C’est une bonne nouvelle pour l’instant, mais c’est un élément à surveiller si des périodes de sécheresse ou d’activité humaine perturbent ces sols tourbeux riches en carbone.
Pourquoi est-il important que le Ruki transporte une grande quantité de carbone ?
Une réponse est que le carbone perdu par les écosystèmes terrestres vers les rivières peut déterminer si les forêts absorbent plus de carbone de l’atmosphère qu’elles n’en rejettent dans l’atmosphère.

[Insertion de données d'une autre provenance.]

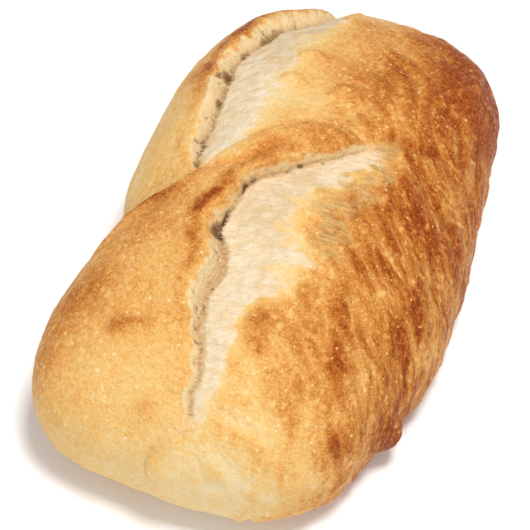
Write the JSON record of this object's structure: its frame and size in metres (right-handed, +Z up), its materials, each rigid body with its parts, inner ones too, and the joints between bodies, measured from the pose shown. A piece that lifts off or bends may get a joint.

La plupart des évaluations de l’équilibre (carbone entrant et carbone sortant d’une forêt) ne tiennent pas compte du carbone qui se déplace latéralement vers les rivières.
Dans le cas du Ruki, la quantité élevée de carbone contenue dans la rivière par unité de superficie du bassin versant suggère que ce mouvement latéral du carbone provenant des forêts de plaine du Congo constitue une proportion significative du bilan de carbone, c’est-à-dire la différence entre ce qui vient de la photosynthèse et ce qui revient via la respiration.
Ainsi, les forêts tropicales comme celles autour du Ruki pourraient ne pas accumuler autant de carbone qu’on le pensait autrefois. Des recherches supplémentaires sont nécessaires pour déterminer si tel est le cas. Mais nos travaux sur le Ruki indiquent déjà que les zones drainées par ces rivières aux eaux noires pourraient être particulièrement sujettes à de telles erreurs de comptabilisation du carbone.